Short exercise:
Tally how many lines of these entries hold the string "Write". Return the number alone.

(Dataset records)
++++++++

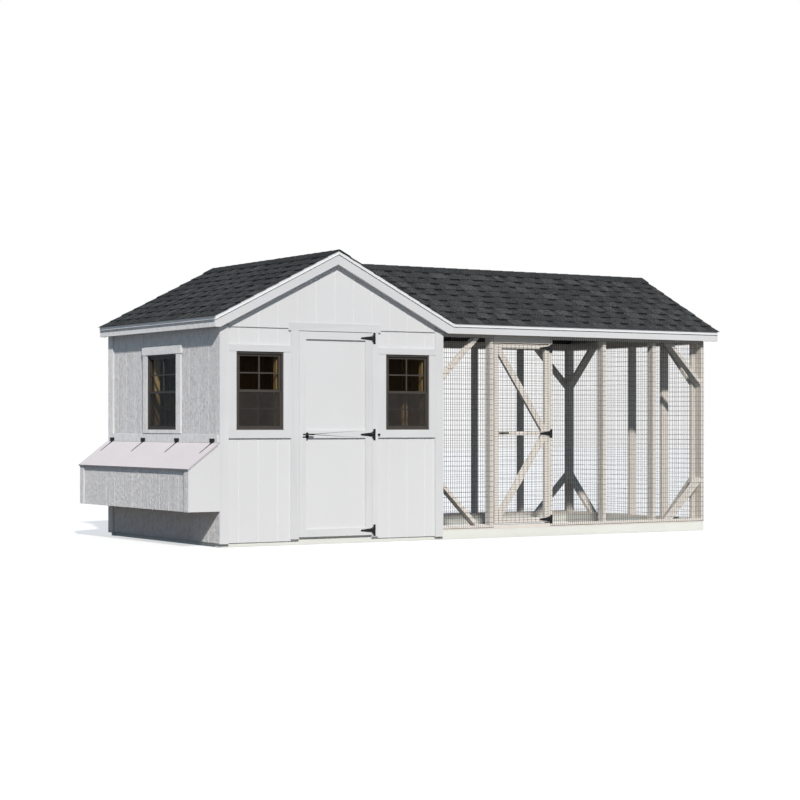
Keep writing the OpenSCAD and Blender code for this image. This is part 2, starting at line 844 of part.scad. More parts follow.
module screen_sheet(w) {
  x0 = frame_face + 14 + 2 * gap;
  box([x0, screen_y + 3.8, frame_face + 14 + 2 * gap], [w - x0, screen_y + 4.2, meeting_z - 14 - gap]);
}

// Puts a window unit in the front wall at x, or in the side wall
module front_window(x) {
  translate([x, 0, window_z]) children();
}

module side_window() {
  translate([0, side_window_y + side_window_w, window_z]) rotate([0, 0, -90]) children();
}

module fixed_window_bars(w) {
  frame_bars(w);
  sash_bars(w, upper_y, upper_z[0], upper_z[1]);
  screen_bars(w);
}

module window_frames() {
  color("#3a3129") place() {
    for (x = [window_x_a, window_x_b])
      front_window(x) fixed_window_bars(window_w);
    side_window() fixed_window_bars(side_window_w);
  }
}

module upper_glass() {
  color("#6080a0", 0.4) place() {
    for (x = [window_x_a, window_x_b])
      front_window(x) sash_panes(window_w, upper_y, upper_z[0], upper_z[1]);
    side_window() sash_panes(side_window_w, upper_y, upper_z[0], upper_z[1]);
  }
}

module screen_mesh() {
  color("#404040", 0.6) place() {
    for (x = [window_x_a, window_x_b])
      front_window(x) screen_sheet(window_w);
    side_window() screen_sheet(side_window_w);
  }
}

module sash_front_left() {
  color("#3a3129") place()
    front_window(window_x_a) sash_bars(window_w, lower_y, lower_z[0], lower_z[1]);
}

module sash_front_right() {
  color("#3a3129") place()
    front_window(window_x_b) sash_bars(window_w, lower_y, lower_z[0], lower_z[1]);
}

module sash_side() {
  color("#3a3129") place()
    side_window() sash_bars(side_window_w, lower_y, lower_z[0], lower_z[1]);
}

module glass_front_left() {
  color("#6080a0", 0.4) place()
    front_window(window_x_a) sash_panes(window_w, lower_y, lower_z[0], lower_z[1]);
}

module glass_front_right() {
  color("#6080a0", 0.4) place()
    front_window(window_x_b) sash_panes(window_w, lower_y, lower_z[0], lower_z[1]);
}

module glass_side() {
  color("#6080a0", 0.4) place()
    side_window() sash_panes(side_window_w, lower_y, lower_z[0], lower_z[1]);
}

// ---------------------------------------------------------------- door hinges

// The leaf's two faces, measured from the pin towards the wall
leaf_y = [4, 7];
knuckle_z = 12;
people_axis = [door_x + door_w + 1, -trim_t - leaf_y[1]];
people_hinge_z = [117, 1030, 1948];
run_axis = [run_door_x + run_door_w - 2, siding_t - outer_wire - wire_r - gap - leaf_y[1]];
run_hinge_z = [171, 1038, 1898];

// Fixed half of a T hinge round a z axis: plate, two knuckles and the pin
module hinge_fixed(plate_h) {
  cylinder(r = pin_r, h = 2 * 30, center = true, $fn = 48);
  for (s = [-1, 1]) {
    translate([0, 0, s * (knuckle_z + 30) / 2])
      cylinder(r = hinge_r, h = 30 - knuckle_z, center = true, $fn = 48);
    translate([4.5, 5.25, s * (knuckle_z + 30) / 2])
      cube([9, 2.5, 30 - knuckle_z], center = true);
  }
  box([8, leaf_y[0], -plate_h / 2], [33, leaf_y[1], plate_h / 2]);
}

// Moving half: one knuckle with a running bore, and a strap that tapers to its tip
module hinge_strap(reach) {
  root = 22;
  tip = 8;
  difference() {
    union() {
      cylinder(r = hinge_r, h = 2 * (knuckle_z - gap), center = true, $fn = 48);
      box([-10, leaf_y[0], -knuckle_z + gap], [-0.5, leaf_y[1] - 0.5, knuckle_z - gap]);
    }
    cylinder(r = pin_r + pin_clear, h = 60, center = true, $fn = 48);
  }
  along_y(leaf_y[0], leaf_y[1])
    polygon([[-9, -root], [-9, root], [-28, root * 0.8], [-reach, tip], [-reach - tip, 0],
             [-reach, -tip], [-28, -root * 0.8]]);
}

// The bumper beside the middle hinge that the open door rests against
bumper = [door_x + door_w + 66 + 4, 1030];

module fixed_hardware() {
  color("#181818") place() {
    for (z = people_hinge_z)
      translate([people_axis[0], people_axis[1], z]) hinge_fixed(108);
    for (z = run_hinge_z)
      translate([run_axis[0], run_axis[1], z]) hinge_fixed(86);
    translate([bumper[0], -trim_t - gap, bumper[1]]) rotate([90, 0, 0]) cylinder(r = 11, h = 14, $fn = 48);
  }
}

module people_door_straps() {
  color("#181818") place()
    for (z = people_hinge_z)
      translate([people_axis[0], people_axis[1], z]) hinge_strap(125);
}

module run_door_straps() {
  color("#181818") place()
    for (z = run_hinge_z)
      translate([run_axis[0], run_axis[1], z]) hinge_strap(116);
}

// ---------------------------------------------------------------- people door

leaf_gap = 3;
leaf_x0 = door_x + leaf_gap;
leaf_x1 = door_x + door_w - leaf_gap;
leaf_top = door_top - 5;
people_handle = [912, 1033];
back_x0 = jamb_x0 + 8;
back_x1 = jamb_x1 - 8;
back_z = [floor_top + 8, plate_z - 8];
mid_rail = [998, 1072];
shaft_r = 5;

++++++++

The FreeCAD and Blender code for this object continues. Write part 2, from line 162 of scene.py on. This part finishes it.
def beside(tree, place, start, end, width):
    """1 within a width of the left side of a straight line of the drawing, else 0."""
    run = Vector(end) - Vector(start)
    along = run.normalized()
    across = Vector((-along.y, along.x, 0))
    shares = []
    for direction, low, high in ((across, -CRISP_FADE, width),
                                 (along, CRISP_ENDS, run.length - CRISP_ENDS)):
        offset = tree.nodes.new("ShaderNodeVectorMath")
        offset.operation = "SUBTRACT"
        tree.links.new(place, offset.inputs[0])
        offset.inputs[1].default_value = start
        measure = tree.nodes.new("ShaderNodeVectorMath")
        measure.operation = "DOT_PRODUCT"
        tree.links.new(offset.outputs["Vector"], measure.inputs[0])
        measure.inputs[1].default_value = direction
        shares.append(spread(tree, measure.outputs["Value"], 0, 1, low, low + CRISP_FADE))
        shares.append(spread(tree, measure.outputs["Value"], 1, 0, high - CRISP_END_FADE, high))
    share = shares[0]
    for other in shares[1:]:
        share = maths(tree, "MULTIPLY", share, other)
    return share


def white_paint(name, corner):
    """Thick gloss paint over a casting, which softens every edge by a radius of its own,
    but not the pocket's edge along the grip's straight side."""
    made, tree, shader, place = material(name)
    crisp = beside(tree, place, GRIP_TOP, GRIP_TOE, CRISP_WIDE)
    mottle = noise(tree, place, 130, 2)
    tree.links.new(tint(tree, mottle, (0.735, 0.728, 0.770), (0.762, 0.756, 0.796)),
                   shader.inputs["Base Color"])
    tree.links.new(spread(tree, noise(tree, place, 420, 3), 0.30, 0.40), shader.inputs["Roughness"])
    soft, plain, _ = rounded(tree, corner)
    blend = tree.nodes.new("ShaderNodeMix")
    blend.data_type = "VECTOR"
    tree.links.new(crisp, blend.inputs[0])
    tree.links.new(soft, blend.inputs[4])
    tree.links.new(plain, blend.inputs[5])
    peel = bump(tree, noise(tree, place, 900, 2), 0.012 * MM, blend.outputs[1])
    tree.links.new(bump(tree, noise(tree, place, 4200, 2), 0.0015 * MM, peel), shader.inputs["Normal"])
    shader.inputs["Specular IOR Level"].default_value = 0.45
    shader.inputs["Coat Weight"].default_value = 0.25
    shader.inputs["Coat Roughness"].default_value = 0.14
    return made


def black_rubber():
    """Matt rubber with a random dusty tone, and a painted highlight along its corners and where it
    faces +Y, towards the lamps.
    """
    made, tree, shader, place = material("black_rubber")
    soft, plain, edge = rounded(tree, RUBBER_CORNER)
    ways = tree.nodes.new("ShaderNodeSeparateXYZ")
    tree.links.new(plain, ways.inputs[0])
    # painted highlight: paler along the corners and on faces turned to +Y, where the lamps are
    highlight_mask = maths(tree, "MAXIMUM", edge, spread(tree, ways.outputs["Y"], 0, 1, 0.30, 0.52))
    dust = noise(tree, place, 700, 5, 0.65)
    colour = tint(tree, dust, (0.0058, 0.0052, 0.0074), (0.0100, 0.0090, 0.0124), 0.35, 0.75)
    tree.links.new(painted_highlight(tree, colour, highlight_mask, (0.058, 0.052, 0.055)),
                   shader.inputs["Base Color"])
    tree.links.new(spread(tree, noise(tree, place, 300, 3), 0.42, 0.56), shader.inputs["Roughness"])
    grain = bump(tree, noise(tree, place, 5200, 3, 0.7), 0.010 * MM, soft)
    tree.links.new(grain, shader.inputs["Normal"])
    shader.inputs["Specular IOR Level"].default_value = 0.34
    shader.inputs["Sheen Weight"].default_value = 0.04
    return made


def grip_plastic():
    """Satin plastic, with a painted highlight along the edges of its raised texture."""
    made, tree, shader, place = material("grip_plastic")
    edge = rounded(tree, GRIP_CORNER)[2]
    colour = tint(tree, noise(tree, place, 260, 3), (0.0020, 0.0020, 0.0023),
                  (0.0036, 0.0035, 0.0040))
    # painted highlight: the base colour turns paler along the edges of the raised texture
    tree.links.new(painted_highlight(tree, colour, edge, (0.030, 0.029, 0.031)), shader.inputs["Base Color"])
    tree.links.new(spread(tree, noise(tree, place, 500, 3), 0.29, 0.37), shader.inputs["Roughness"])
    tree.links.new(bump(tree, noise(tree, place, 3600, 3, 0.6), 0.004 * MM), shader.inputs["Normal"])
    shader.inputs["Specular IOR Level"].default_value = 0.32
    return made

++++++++

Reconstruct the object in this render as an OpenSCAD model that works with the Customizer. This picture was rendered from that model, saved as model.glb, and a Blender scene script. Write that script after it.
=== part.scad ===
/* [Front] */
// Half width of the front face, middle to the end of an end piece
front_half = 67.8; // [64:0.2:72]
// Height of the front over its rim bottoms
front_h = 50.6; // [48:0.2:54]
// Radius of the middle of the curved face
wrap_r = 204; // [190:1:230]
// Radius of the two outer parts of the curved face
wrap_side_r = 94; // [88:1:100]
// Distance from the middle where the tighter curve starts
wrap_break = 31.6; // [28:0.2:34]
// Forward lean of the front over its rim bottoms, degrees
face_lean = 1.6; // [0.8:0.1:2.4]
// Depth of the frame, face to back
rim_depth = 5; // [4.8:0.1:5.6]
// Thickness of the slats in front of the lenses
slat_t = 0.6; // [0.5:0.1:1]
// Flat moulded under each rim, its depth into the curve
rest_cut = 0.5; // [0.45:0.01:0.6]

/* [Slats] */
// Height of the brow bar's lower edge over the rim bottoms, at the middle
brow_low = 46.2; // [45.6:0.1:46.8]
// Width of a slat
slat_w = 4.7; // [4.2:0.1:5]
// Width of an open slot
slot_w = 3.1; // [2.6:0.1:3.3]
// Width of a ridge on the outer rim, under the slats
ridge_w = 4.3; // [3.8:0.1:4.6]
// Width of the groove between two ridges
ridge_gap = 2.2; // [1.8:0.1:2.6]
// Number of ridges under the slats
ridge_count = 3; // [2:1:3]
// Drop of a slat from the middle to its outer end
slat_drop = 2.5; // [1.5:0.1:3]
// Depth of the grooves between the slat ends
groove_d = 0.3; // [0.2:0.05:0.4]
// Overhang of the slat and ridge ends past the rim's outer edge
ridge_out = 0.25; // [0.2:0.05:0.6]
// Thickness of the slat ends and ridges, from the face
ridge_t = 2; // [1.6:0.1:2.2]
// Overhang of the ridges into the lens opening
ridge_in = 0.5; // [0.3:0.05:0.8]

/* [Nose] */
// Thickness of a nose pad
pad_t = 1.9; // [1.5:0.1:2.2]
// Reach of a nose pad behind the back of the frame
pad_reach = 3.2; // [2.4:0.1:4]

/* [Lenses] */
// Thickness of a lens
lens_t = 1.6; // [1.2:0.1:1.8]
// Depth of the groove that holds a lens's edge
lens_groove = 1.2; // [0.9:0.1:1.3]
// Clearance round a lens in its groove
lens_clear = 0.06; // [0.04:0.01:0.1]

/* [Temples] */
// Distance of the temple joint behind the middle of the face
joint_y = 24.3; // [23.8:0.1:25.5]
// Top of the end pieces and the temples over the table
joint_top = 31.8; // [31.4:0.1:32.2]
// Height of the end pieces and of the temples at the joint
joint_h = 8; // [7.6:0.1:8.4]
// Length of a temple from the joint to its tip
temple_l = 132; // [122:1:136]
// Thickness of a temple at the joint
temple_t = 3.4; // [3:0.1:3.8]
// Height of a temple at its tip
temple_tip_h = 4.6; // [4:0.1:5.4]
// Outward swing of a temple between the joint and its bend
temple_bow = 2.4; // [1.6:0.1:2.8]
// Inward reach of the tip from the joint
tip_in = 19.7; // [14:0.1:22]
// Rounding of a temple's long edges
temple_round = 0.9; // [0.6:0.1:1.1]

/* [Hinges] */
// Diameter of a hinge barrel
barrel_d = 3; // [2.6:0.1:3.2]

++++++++

Result of this exercise:
2